──────── Data supplied

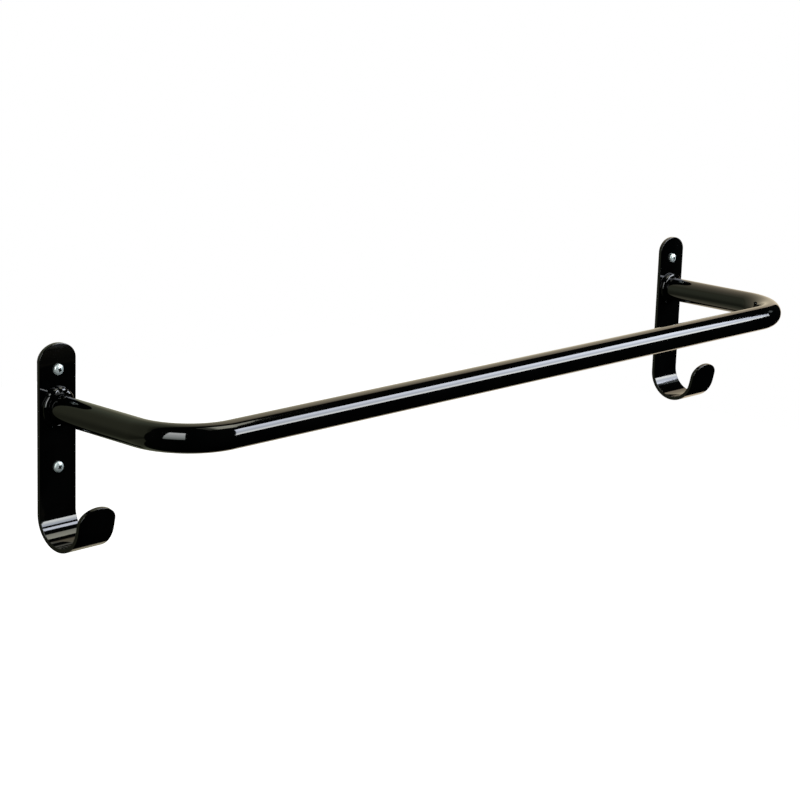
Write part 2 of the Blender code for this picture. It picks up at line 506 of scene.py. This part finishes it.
@dataclass
class Strap:
    """A flat strap with a rounded top and its lower end bent into a hook."""

    width: float = 0.0400
    thickness: float = 0.0040
    top: float = 0.0582
    top_rise: float = 0.0150
    drop: float = 0.0928
    inner_radius: float = 0.0245
    turn: float = math.radians(168.0)
    tip: float = 0.0212
    tip_rise: float = 0.0130
    edge: float = 0.00055
    hole: float = 0.0030
    screw_heights: tuple[float, float] = (0.0349, -0.0524)
    arc_points: int = 32
    hook_steps: int = 44
    paint: GlossEnamel = field(
        default_factory=lambda: GlossEnamel("strap_gloss_enamel"))

    def build(self) -> bpy.types.Object:
        """Lay out the strap's back, bend its hook and give it thickness."""
        item = self.rounded_top()
        spring = self.top - self.top_rise
        edit(item, lambda place: place.z < spring + TINY)
        pull(0.0, 0.0, -(self.drop + spring))
        radius = self.thickness + self.inner_radius
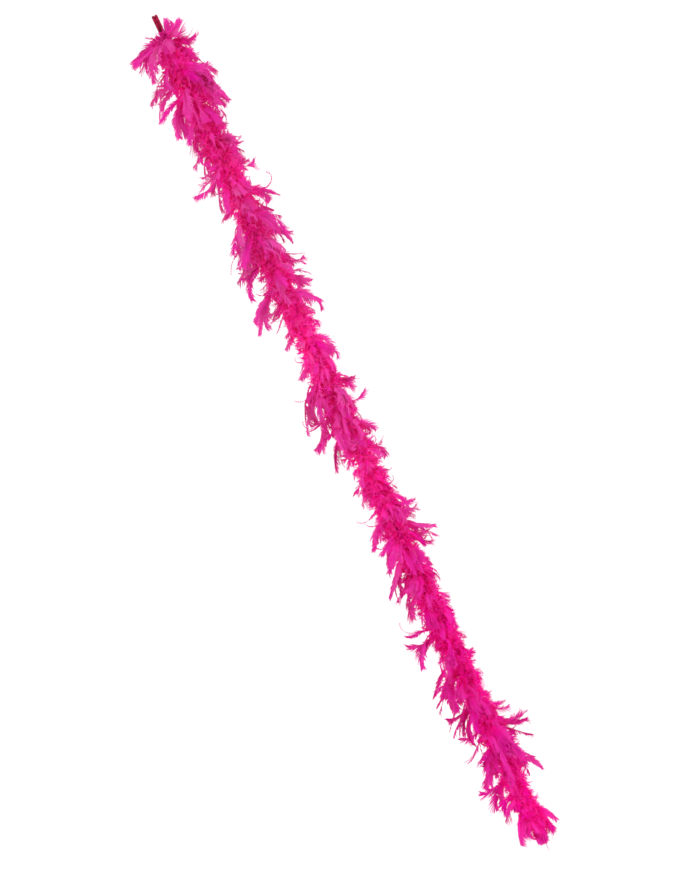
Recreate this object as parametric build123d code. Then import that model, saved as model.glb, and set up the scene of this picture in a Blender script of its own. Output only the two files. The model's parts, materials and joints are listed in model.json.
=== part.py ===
from build123d import *

import os
from math import pi, radians, tan

# A turkey-feather boa that hangs from the loop at its upper end.
# The origin is where a hook bears on the inside of the loop's top, +Z is up and the boa hangs down -Z.
# The hook passes through the loop along X.
# A pair of soft cotton strands is folded over and whipped to make the loop, so the loop is two strands wide.
# Below the whipping the pair is twisted tight into the core, which ends in a knot.
# The feathers are bound round the core.
# The core is cut into equal lengths that hinge at their ends, as the limp cord bends anywhere.

# ---- Driving dimensions, millimetres ----
overall_length = 1800.0        # top of the loop to the lowest feather tip
loop_strand = 5.6              # diameter of one strand in the loop
strand_gap = 0.1               # between the loop's two strands
core_diameter = 8.0            # the two strands twisted tight
pivot_top = -46.0              # first bend, just below the loop's whipping
length_count = 11              # lengths of core between one bend and the next
bend_limit = 75.0              # each bend turns this far either way, degrees
running_gap = 0.3              # between lengths of core at a bend
corner_share = 0.45            # of the shorter run beside a corner, taken up by the corner's arc

whip_top = -32.0               # thread wound round the four legs of the loop's two strands
whip_bottom = -40.0
whip_wall = 0.8
whip_slack = 0.3               # room round the legs
neck_top = -37.0               # where the core begins, between the legs

thread_wall = 0.4              # binding thread wound round the core
thread_height = 3.0
threads_per_length = 6

fluff_radius = 17.0            # downy bases of the feathers, packed round the core
fluff_waist = 15.5             # their radius beside a bend
fluff_gap = 0.8                # clear of a bend, at the core's axis
fluff_clearance = 2.0          # beyond half the bend, degrees

feathers_per_length = 24
golden_angle = 137.508         # turn between one feather and the next, degrees
feather_thickness = 1.0
quill_width = 2.0
quill_gap = 0.2                # between a quill's end and the binding thread
quill_length = 0.24            # bare quill, as a share of the feather's reach
feather_width = 17.0
widest_place = 0.62            # the vane's widest place, as a share of the reach
tip_width = 9.0
tip_length = 0.35              # of the rounded tip, as a share of its width
arch_height = 0.12             # of a feather's arch, as a share of its fall
arch_place = 0.52              # the top of the arch, as a share of the reach
feather_sizes = (1.0, 0.86, 0.93)
reach_top = 78.0               # how far the feathers stand out from the axis, by the loop
reach_bottom = 56.0            # and at the lower end
drop_share = 0.98              # how far a feather hangs below its root, as a share of its reach
bend_margin = 9.0              # no feather is rooted nearer a bend than this

small_width = 12.0             # width of the short feathers at both ends

crown_feathers = 3             # short feathers that stand up beside the loop
crown_reach = 32.0
crown_rise = 40.0
crown_drop = 4.5               # their roots, below the first bend
crown_turn = 40.0              # the first one's direction, degrees

tuft_feathers = 5              # feathers that hang past the knot at the lower end
tuft_reach = 25.0
tuft_fall = 58.0
tuft_turn = 20.0               # the first one's direction, degrees

knot_radius = 9.0
knot_height = 18.0
knot_overlap = 1.0             # how far the knot's round top is cut off by the core's flat end
tail_diameter = 4.6            # one strand's cut end
tail_length = 22.0
tail_spread = 14.0             # each tail's lean from the axis, degrees
tail_start = 4.0               # their upper ends, inside the knot
tail_gap = 0.4                 # between the two tails

# ---- Worked out from them ----
lowest_reach = max(reach_bottom * drop_share, tuft_fall) + feather_thickness
core_bottom = loop_strand - overall_length + lowest_reach - bend_margin
length_pitch = (pivot_top - core_bottom) / length_count

# ---- The centreline of the loop's strands, seen along X: up one leg, over the top, down the other ----
loop_route = [
    (-2.95, -41.0),
    (-2.95, -31.0),
    (-5.2, -17.0),
    (-5.2, -0.25),
    (-2.15, 2.8),
    (2.15, 2.8),
    (5.2, -0.25),
    (5.2, -17.0),
    (2.95, -31.0),
    (2.95, -41.0),
]


def corner_radii(points):
    """Each corner's arc, from the share of its shorter run that it takes up."""
    radii = []
    for before, here, after in zip(points, points[1:], points[2:]):
        run_in = here - before
        run_out = after - here
        half_turn = radians(run_in.get_angle(run_out)) / 2
        radii.append(corner_share * min(run_in.length, run_out.length) / tan(half_turn))
    return radii


def cord_tube(points, diameter, name):
    """A plain cord along straight runs joined by tangent arcs."""
    radii = corner_radii(points)
    path = FilletPolyline(*points, radius=radii)
    tube = sweep(Plane(origin=path @ 0, z_dir=path % 0) * Circle(diameter / 2), path=path)
    expected = pi * diameter**2 / 4 * path.length
    print(name, "radii", [round(r, 1) for r in radii], "length", round(path.length, 1))
    print(name, "volume over section times length", round(tube.volume / expected, 3))
    return tube


def rod(radius, bottom, top):
    """An upright cylinder on the axis."""
    return Pos(0, 0, bottom) * Cylinder(radius, top - bottom, align=(Align.CENTER, Align.CENTER, Align.MIN))


def pivot_z(index):
    """The height of a bend: 0 is the one below the loop, and length_count is the core's lower end."""
    return pivot_top - length_pitch * index


def hanging_loop():
    """The two folded strands side by side, and the neck where their four legs meet the core."""
    loop = rod(core_diameter / 2, pivot_top, neck_top) + Pos(0, 0, pivot_top) * Sphere(core_diameter / 2)
    spread = (loop_strand + strand_gap) / 2
    for x in (-spread, spread):
        points = [Vector(x, y, z) for y, z in loop_route]
        loop += cord_tube(points, loop_strand, "loop")
    return loop


def loop_whipping():
    """Thread wound round all four legs of the loop."""
    leg_y = loop_route[0][0]
    inner_width = 2 * loop_strand + strand_gap + whip_slack
    inner_depth = 2 * abs(leg_y) + loop_strand + whip_slack
    corner = loop_strand / 2
    wall = 2 * whip_wall
    inner = RectangleRounded(inner_width, inner_depth, corner)
    outer = RectangleRounded(inner_width + wall, inner_depth + wall, corner + whip_wall)
    return Pos(0, 0, whip_bottom) * extrude(outer - inner, whip_top - whip_bottom)


def core_cord(index):
    """One length of core, with a round lower end centred on the next bend."""
    radius = core_diameter / 2
    top = pivot_z(index) - radius - running_gap
    bottom = pivot_z(index + 1)
    length = rod(radius, bottom, top)
    if index < length_count - 1:
        length = length + Pos(0, 0, bottom) * Sphere(radius)
    return length


def binding_thread(index):
    """Short bands of thread that tie the quills to one length of core."""
    radius = core_diameter / 2
    band = rod(radius + thread_wall, 0, thread_height) - rod(radius, 0, thread_height)
    spacing = length_pitch / threads_per_length
    top = pivot_z(index) - spacing / 2 - thread_height / 2
    return Compound([Pos(0, 0, top - spacing * n) * band for n in range(threads_per_length)])


def fluff(index):
    """The downy feather bases round one length, coned at both ends to leave room for the bends."""
    slope = tan(radians(bend_limit / 2 + fluff_clearance))
    bore = core_diameter / 2 + thread_wall
    top = pivot_z(index)
    bottom = pivot_z(index + 1)

    def end_depth(radius):
        return fluff_gap + slope * radius

    with BuildSketch(Plane.XZ) as section:
        with BuildLine():
            upper_bore = (bore, top - end_depth(bore))
            upper_edge = (fluff_waist, top - end_depth(fluff_waist))
            lower_edge = (fluff_waist, bottom + end_depth(fluff_waist))
            lower_bore = (bore, bottom + end_depth(bore))
            Line(upper_bore, upper_edge)
            ThreePointArc(upper_edge, (fluff_radius, (top + bottom) / 2), lower_edge)
            Line(lower_edge, lower_bore)
            Line(lower_bore, upper_bore)
        make_face()
    return revolve(section.sketch, axis=Axis.Z)


def feather(reach, fall, width):
    """One feather along +X: a thin blade from a narrow quill to a blunt tip, arched over its length.

    fall is how far the tip is below the root, and is negative for a feather that stands up.
    """
    root = core_diameter / 2 + thread_wall + quill_gap
    arch = arch_height * abs(fall)
    middle = (arch_place * reach, arch - fall / 2)
    with BuildSketch(Plane.XZ) as side:
        with BuildLine():
            ThreePointArc((root, 0), middle, (reach, -fall))
            Line((reach, -fall), (reach, -fall - feather_thickness))
            lower_middle = (middle[0], middle[1] - feather_thickness)
            ThreePointArc((reach, -fall - feather_thickness), lower_middle, (root, -feather_thickness))
            Line((root, -feather_thickness), (root, 0))
        make_face()
    quill = quill_width / 2
    vane = quill_length * reach
    widest = widest_place * reach
    shoulder = reach - tip_length * tip_width
    with BuildSketch(Plane.XY) as plan:
        with BuildLine():
            Line((root, -quill), (root, quill))
            Line((root, quill), (vane, quill))
            ThreePointArc((vane, quill), (widest, width / 2), (shoulder, tip_width / 2))
            ThreePointArc((shoulder, tip_width / 2), (reach, 0), (shoulder, -tip_width / 2))
            ThreePointArc((shoulder, -tip_width / 2), (widest, -width / 2), (vane, -quill))
            Line((vane, -quill), (root, -quill))
        make_face()
    tall = 2 * abs(fall) + 2 * width
    blank = extrude(side.sketch, amount=width, both=True)
    outline = Pos(0, 0, -tall / 2) * extrude(plan.sketch, tall)
    return blank & outline


def feathers(index):
    """One length's feathers, wound down the core at the golden angle so that none meets another."""
    share = index / (length_count - 1)
    reach = reach_top + (reach_bottom - reach_top) * share
    variants = [feather(reach * size, reach * size * drop_share, feather_width) for size in feather_sizes]
    first = pivot_z(index) - bend_margin
    last = pivot_z(index + 1) + bend_margin
    step = (first - last) / (feathers_per_length - 1)
    plumes = []
    for n in range(feathers_per_length):
        turn = golden_angle * (index * feathers_per_length + n)
        plumes.append(Pos(0, 0, first - step * n) * Rot(0, 0, turn) * variants[n % len(variants)])
    return plumes


def crown():
    """Short feathers at the very top that stand up beside the loop."""
    upright = feather(crown_reach, -crown_rise, small_width)
    root = pivot_z(0) - crown_drop
    step = 360 / crown_feathers
    return [Pos(0, 0, root) * Rot(0, 0, crown_turn + step * n) * upright for n in range(crown_feathers)]


def end_tuft():
    """Feathers at the lower end that hang past the knot."""
    hanging = feather(tuft_reach, tuft_fall, small_width)
    root = pivot_z(length_count) + bend_margin
    step = 360 / tuft_feathers
    return [Pos(0, 0, root) * Rot(0, 0, tuft_turn + step * n) * hanging for n in range(tuft_feathers)]


def end_knot():
    """The knot that stops the core's lower end, flat where the core runs into it."""
    ball = scale(Sphere(knot_radius), by=(1, 1, knot_height / (2 * knot_radius)))
    top = pivot_z(length_count)
    knot = Pos(0, 0, top - knot_height / 2 + knot_overlap) * ball
    return knot - rod(2 * knot_radius, top, top + knot_height)


def cord_tails():
    """The cord's two cut ends below the knot."""
    top = pivot_z(length_count) - knot_height + tail_start
    tail = Pos(0, 0, -tail_length) * Cylinder(
        tail_diameter / 2, tail_length, align=(Align.CENTER, Align.CENTER, Align.MIN)
    )
    offset = (tail_diameter + tail_gap) / 2
    return [
        Pos(side * offset, 0, top) * Rot(0, -side * tail_spread, 0) * tail
        for side in (-1, 1)
    ]


def save(node, shape):
    """Writes one node's STEP file."""
    export_step(shape, os.path.join("parts", node + ".step"))


os.makedirs("parts", exist_ok=True)

save("hanging_loop", hanging_loop())
save("loop_whipping", loop_whipping())

for index in range(length_count):
    number = f"{index + 1:02d}"
    plumes = feathers(index)
    if index == 0:
        plumes += crown()
    if index == length_count - 1:
        plumes += end_tuft()
    save("core_cord_" + number, core_cord(index))
    save("binding_thread_" + number, binding_thread(index))
    save("feather_fluff_" + number, fluff(index))
    save("feathers_" + number, Compound(plumes))

save("end_knot", end_knot())
save("cord_tails", Compound(cord_tails()))

print("core lengths of", round(length_pitch, 1), "mm, lower end of the core at", round(core_bottom, 1))
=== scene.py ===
"""A hot pink feather boa, hanging by its loop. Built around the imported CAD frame, in metres."""

import json
import math

import bpy
import numpy as np
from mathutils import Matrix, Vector


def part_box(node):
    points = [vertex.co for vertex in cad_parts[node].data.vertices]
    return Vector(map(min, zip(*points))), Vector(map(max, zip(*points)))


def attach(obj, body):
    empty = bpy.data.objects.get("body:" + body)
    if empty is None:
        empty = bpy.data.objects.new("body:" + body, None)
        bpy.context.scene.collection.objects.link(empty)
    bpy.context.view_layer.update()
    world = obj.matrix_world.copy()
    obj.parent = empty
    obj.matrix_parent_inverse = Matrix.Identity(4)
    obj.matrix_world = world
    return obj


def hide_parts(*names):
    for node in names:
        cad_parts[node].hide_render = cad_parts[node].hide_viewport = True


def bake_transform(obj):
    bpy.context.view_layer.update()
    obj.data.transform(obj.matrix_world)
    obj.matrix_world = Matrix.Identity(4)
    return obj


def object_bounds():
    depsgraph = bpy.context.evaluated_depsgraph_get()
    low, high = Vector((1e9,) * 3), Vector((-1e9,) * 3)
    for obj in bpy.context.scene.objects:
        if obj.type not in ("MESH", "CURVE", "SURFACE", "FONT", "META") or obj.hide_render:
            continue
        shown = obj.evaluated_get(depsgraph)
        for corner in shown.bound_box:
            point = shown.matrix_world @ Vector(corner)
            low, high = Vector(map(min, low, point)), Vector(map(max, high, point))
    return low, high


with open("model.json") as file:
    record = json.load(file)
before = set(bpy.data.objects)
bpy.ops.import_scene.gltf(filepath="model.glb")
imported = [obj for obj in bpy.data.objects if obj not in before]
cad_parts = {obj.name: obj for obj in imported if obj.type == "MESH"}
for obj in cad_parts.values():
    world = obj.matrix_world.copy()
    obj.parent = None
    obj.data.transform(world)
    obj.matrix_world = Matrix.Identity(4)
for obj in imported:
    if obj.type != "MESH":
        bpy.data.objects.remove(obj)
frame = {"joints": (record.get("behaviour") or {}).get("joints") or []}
cad_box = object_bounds()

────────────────

The lines from the one containing "for index in" to the one containing "bpy.context.scene.collection.objects.link(empty)", both included, are to be extracted exactly; give no other line.

Task result →
for index in range(length_count):
    number = f"{index + 1:02d}"
    plumes = feathers(index)
    if index == 0:
        plumes += crown()
    if index == length_count - 1:
        plumes += end_tuft()
    save("core_cord_" + number, core_cord(index))
    save("binding_thread_" + number, binding_thread(index))
    save("feather_fluff_" + number, fluff(index))
    save("feathers_" + number, Compound(plumes))

save("end_knot", end_knot())
save("cord_tails", Compound(cord_tails()))

print("core lengths of", round(length_pitch, 1), "mm, lower end of the core at", round(core_bottom, 1))
=== scene.py ===
"""A hot pink feather boa, hanging by its loop. Built around the imported CAD frame, in metres."""

import json
import math

import bpy
import numpy as np
from mathutils import Matrix, Vector


def part_box(node):
    points = [vertex.co for vertex in cad_parts[node].data.vertices]
    return Vector(map(min, zip(*points))), Vector(map(max, zip(*points)))


def attach(obj, body):
    empty = bpy.data.objects.get("body:" + body)
    if empty is None:
        empty = bpy.data.objects.new("body:" + body, None)
        bpy.context.scene.collection.objects.link(empty)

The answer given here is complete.